- _What you are asked to do_
Quote only the lines from the top of the listing below down to and including the line with "facing_front(sleeve)".
====== Provided material
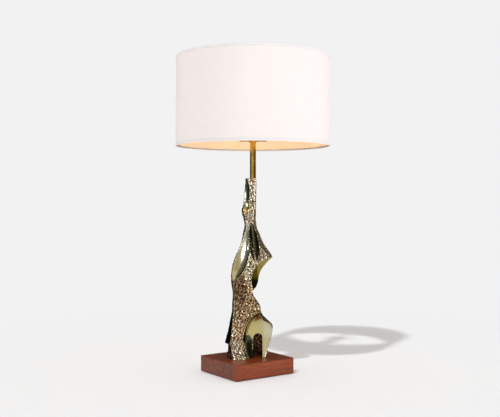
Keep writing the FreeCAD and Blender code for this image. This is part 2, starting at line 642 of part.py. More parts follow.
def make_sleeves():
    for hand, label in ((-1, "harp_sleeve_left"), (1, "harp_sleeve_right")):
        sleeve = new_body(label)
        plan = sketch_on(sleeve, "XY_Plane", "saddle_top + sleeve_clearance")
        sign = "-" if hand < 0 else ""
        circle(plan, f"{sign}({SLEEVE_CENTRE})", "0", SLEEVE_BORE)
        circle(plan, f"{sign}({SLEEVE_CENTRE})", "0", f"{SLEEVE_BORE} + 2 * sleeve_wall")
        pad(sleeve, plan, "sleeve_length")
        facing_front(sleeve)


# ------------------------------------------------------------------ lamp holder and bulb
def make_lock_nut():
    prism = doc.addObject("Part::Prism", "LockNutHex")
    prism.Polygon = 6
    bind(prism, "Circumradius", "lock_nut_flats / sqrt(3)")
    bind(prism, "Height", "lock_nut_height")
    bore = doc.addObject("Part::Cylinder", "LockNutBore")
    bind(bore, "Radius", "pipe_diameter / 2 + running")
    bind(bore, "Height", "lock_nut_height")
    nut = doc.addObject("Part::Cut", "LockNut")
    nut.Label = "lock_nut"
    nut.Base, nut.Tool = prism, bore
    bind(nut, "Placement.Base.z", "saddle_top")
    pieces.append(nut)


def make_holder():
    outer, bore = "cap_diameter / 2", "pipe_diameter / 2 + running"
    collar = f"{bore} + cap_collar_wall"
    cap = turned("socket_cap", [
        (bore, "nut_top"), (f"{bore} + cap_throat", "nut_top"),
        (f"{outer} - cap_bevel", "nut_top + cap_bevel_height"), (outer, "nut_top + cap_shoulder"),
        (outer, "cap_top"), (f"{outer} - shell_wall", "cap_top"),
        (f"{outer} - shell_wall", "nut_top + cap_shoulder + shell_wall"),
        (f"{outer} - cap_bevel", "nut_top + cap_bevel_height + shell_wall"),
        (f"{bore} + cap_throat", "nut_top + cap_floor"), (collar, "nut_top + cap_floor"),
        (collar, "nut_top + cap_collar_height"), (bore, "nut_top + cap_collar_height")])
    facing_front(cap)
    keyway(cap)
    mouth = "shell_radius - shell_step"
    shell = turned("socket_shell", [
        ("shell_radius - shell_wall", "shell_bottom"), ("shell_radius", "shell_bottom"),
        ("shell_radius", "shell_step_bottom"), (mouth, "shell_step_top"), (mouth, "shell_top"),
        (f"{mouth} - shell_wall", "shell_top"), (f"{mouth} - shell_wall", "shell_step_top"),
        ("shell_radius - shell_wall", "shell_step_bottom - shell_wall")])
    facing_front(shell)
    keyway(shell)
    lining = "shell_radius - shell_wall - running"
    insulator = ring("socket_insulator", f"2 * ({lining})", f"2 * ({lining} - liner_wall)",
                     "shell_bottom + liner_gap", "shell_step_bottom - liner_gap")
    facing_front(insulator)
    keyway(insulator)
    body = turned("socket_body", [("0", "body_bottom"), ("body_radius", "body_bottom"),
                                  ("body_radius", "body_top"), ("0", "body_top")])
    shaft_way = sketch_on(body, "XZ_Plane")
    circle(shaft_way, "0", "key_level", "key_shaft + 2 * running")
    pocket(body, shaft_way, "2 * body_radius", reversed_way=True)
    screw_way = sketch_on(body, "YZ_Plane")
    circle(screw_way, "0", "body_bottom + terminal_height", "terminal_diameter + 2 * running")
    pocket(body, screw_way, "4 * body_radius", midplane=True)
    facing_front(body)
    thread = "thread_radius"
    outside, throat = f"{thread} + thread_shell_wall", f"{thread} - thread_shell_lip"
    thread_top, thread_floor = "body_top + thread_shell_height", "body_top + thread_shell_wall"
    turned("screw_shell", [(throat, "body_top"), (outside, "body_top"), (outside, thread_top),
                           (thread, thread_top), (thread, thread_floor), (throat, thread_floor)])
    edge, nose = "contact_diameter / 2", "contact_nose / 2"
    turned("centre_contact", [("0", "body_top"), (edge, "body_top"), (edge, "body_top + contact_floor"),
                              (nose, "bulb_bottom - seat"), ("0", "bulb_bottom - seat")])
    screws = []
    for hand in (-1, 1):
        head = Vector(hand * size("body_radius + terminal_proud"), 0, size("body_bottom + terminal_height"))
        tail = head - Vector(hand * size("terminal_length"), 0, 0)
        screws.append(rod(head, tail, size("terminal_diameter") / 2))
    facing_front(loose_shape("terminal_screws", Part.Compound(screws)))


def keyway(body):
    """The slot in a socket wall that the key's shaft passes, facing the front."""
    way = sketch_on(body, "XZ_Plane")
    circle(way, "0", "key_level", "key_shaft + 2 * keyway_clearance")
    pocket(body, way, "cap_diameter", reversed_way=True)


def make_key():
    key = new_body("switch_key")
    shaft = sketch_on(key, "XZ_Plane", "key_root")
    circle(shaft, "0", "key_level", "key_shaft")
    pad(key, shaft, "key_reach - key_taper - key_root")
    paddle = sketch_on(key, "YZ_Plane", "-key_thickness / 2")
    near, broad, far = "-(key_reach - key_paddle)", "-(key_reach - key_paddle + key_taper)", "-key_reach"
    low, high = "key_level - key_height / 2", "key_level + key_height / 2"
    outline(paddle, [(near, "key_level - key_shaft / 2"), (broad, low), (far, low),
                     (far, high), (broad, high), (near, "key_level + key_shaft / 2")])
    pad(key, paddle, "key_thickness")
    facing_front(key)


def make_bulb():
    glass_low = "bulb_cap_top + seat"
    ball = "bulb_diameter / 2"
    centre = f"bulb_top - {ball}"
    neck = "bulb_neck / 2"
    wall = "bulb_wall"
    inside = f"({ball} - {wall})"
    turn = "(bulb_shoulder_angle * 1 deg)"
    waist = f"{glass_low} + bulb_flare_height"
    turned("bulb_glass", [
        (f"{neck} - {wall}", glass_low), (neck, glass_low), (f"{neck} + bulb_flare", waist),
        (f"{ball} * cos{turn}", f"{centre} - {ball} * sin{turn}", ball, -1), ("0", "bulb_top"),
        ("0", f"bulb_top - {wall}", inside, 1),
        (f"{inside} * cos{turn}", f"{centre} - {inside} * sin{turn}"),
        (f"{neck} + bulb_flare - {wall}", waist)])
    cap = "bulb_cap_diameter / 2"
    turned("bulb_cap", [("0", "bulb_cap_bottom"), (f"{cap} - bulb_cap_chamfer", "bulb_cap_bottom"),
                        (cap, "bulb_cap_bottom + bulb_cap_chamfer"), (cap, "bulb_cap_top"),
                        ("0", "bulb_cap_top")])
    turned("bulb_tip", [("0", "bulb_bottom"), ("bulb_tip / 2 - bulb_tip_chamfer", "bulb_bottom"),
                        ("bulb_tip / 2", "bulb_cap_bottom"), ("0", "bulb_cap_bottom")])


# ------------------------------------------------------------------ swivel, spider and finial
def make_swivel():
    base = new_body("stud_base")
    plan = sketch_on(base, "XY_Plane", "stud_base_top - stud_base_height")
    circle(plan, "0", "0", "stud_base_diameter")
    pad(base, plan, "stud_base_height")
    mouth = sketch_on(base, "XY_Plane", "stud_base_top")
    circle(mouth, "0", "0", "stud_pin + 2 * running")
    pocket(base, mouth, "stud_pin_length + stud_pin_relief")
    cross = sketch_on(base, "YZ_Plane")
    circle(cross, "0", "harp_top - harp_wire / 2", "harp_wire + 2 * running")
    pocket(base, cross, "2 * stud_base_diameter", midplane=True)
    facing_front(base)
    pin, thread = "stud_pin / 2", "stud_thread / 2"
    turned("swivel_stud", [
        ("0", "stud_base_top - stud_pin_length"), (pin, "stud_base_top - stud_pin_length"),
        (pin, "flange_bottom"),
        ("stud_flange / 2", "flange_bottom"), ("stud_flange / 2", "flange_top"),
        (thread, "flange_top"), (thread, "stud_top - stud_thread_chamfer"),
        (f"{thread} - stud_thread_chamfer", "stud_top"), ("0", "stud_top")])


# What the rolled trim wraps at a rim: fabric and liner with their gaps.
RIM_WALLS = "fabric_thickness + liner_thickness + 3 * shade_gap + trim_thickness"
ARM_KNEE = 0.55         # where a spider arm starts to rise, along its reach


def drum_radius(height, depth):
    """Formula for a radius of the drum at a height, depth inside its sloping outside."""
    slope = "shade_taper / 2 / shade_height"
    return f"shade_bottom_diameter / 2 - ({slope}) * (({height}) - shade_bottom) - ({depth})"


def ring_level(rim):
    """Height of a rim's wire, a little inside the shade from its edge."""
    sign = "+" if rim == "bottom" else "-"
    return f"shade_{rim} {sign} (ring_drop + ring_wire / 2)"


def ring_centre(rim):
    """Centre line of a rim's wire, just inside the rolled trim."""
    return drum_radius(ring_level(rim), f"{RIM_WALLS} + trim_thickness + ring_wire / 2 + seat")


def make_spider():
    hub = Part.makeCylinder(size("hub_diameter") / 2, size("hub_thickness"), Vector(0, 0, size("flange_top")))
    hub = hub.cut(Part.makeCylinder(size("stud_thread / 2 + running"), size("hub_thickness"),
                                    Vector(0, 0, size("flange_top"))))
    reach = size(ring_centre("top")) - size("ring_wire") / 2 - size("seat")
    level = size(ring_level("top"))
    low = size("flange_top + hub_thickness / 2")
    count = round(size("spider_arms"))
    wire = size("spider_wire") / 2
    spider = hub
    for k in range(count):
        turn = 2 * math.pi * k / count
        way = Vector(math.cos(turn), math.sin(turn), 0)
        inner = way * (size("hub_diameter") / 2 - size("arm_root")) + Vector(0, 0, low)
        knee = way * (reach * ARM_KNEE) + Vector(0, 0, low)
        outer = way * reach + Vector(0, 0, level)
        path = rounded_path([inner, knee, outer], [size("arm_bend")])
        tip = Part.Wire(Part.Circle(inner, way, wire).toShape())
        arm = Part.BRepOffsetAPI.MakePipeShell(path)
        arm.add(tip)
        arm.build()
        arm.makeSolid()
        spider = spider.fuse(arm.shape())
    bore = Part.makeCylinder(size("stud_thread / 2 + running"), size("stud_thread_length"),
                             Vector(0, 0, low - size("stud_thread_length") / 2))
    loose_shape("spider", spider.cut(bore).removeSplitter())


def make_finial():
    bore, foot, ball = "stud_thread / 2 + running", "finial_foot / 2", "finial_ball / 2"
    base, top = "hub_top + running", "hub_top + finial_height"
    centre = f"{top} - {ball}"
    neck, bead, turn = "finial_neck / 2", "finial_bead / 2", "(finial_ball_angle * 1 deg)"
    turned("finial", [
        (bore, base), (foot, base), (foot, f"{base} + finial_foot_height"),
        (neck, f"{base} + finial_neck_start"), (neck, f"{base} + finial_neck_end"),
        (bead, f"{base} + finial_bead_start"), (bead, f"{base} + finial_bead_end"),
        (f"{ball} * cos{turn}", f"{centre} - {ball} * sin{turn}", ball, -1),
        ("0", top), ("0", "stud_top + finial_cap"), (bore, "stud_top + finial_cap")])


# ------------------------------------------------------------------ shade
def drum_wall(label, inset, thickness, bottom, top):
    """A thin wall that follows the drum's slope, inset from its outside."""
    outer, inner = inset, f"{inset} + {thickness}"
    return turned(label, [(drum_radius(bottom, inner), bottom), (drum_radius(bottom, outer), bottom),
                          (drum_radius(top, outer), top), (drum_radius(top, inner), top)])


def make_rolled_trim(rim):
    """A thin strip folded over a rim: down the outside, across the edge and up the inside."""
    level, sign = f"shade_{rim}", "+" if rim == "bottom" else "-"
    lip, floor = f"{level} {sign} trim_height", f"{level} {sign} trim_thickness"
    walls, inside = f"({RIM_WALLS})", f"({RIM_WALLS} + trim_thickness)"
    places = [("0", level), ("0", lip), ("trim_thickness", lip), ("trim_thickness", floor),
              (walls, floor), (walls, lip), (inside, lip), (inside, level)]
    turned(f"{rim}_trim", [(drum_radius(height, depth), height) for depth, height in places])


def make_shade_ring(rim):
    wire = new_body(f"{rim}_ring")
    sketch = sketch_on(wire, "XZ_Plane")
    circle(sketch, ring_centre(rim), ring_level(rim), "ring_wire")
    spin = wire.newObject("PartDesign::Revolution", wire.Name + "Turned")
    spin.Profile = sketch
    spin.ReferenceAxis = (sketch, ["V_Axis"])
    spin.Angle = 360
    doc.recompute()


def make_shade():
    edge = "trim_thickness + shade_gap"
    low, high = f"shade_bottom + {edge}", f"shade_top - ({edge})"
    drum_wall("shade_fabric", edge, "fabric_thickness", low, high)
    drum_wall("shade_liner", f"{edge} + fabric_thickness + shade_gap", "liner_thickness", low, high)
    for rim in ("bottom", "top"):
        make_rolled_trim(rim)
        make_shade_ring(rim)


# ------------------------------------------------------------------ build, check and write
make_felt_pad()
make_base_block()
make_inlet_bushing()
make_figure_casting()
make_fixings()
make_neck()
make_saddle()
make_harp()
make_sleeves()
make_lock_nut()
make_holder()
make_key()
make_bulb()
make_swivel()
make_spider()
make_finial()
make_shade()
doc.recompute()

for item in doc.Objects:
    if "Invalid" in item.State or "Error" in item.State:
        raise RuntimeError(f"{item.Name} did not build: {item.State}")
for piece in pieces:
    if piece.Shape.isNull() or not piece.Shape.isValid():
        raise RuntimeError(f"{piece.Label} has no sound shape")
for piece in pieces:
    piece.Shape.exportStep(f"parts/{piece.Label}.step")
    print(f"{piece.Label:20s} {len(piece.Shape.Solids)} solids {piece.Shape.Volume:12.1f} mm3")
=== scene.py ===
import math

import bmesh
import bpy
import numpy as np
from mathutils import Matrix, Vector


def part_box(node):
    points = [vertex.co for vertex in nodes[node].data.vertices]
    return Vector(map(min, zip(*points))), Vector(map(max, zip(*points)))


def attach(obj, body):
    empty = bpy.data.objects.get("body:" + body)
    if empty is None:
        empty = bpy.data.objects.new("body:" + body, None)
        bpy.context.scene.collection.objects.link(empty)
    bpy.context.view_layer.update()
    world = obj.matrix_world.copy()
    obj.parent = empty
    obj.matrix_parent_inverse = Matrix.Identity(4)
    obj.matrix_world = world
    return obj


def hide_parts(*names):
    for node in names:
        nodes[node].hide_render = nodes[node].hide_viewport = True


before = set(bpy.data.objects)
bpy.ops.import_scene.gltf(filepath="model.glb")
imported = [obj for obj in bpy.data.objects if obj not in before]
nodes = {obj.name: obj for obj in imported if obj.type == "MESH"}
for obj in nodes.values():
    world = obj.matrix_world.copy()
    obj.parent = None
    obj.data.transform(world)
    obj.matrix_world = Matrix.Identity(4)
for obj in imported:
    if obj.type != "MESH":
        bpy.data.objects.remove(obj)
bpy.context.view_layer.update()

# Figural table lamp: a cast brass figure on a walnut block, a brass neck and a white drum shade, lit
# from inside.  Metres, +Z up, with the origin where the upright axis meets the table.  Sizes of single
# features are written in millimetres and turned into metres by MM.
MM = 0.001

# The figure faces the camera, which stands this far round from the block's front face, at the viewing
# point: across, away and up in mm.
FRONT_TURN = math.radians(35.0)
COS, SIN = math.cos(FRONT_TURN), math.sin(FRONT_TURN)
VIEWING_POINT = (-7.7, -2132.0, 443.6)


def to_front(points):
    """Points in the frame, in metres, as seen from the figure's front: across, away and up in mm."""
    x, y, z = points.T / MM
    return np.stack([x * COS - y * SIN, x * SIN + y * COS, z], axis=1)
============
- _The solution_
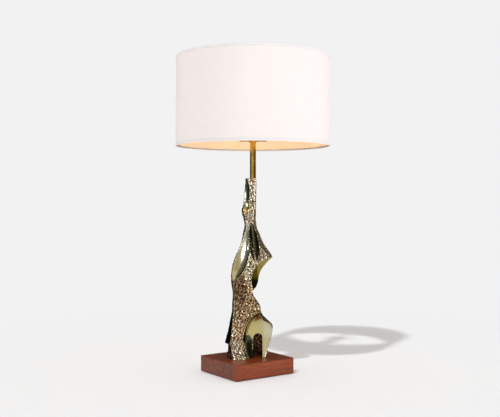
Keep writing the FreeCAD and Blender code for this image. This is part 2, starting at line 642 of part.py. More parts follow.
def make_sleeves():
    for hand, label in ((-1, "harp_sleeve_left"), (1, "harp_sleeve_right")):
        sleeve = new_body(label)
        plan = sketch_on(sleeve, "XY_Plane", "saddle_top + sleeve_clearance")
        sign = "-" if hand < 0 else ""
        circle(plan, f"{sign}({SLEEVE_CENTRE})", "0", SLEEVE_BORE)
        circle(plan, f"{sign}({SLEEVE_CENTRE})", "0", f"{SLEEVE_BORE} + 2 * sleeve_wall")
        pad(sleeve, plan, "sleeve_length")
        facing_front(sleeve)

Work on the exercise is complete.